The gospel has no color barriers, no economic barriers, no language barriers. It is not just for the well connected, the powerful, the privileged and well educated- Jesus was born to a poor Nazareth family in a borrowed animal trough in Bethlehem. It is not an accident that Israel was the backwater of the Roman Empire, that Galilee was the backwater of Israel and that Nazareth was the backwater of Galilee. It not an accident that the first gospel message went out to the shepherds in the field and not heralded to the royal courts in Rome or Athens.

I do think it is a profound point to make that from the very first time the gospel was proclaimed that first Christmas day we were made to understand that the initiative of our mission is to break down every barrier and to embrace every culture.

It is at the heart of the gospel and should always be the passion of our church!

Don't miss the Christmas Eve service this Friday- we have a dynamic worship planned that will emphasize the meaning of the first Christmas proclamation, "for all the people!"

Monday, December 14, 2009

Keeping The Faith

A few months ago a 7 year old Plain City Utah boy took off in his parents car because he didn't want to go to church. He took the car down the block, turned into a local school parking lot, went for a spin a few times, then headed back home with the police in tow. No arrests were made but I'm sure a couple of commandments were broken.


The father was quoted as saying, "most kids just act like their sick..." The story made national news and video footage of the police chase was viewed on YouTube over 100,000 times.

Who can't relate to a 7 year old who doesn't want to go to church? And what parent can't relate to these parents- although I will say this kid has a little more spunk than most!

But here's to the parents who put their foot down (so to speak).

According to the latest Barna Research Group's research on the longevity of faith, the importance of parents getting their kids in church cannot be overstated. One of the most interesting aspects of the study to me was the link between childhood and teenage church attendance to how that person maintains their walk with Christ later on in life.

The study found that persons who were actively involved in church when they were younger were much more likely to stick it out later in life and to continue to embrace their faith tradition. Those who were less active were much more likely to radically change their beliefs.

I have a couple of thoughts about this study:

First of all, it really does confirm the age old wisdom that if you want to instill values that last a lifetime you must start early. The earlier a child develops a a clear value system and those values are reinforced by other adult influences besides parents, the more grounded that person will become in their faith.

Secondly, I think this study blows the idea that we shouldn't "force" our kids to come to church out of the water. If a parent ascribes to the logic of "My parents made me go to church and I hated it and therefore I'm not going to force that on my kids" they are just assuring that there is a much greater chance that their kids will walk away from their faith.
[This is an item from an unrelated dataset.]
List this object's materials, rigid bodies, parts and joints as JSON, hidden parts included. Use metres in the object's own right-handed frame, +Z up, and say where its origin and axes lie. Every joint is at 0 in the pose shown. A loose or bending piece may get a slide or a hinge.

I like to tell men in premarital counseling, "If your kids have to ask you someday on a Saturday night IF they are going to church the next day, your not being the spiritual leader."
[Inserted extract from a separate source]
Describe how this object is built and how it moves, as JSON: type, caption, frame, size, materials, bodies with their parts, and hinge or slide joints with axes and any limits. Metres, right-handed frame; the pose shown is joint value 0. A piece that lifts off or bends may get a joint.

It turns out that the mom and dad who insisted on their kids going to church whether the kids wanted to or not were right all along. After all, we don't apply that same logic to other important issues. You never hear anyone say, "my parents made me brush my teethe therefore I'm not forcing my kids..." Or "my parents insisted that I go to school and I hated it therefore I'm not going to make my kids do it..."

Of course we "force" our kids to do those things that we know are going to be important to them later in life- if we don't we're not doing our job as parents.
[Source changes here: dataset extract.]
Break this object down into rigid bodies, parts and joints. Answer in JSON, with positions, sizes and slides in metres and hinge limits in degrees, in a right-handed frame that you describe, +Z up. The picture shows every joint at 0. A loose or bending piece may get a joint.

No matter what lengths to which they may go to avoid the inevitable!

Wednesday, December 9, 2009

Making gods Of Ourselves


The dominant news stories over the past couple of months should remind us of core spiritual issues.  The sad headlines points to the overpowering tendency toward self-absorption flowing from our idolatrous hearts.

What do "octo-mom", the weather balloon family in Colorado, the State Dinner crashers in Washington D.C. and the Tiger Woods drama all have in common? They are all just the latest examples of how miserable life can become when one follows selfishness to it's natural conclusion. For anyone who doubts the reality of hell, all you have to do is look closely at the personal hell we take ourselves to if we pursue the idolatry of self all the way through.

Does anyone doubt that Tiger Woods, arguably the most successful and popular athlete in the world a couple of weeks ago knows a little something about where your sinful heart can lead you and what a hell you can create? Follow that path on out into eternity without the presence of even His general grace and the human mind cannot even conceive the misery that results from that depravity.

But when we read stories like we have over the past few weeks, our hearts should cry out, "There, except for the grace of God, go I!" The capacity for all kinds of evil resides in every human heart. It is the flesh that all of us struggle with. And at the heart of it is "overdesire". The tendency to make idols or gods out of those things that can never give us life is at the root of all of our fallenness. It is so pervasive and so much a part of the fabric of our lives we don't even notice it. I know I don't!

Peter Kreeft has said that hell is not just a place of eternal punishment, but something much worse, a place where there is eternal dying- a place where one makes an "eternal ash of himself". It is a place where we indulge our idolatrous hearts - to a miserable, hateful, self indulged infatuation with our own selfish wants and desires. Contrary to what we might think, the opposite of love is not hate, but selfishness.

Adolphe Tanquerey writes, “The enemy of the love of God, of charity, is the love of self. Pride is an inordinate love of self, which causes us to consider ourselves, explicitly or implicitly, as our first beginning and last end. It is a species of idolatry, for we make gods of ourselves….”

Heaven is a place where people are giving themselves away- offering their lives in praise and cointinually taking the focus off of self- and that is where we find heaven in our own lives today. Jesus taught us that to find life we must lose it- to find true joy our lives should be given away. If one does not know giving he does not know love. Charles Swindoll once said, "I have never met a happy getter. I have met a lot of happy givers, but never a happy getter".

So as we come now to the third week of advent we are reminded that the most important and meaningful things that have come into our lives have come as a result of sacrifice and giving. And conversely we are reminded that the more we are drawn into our own selfish desires, the more miserable life becomes.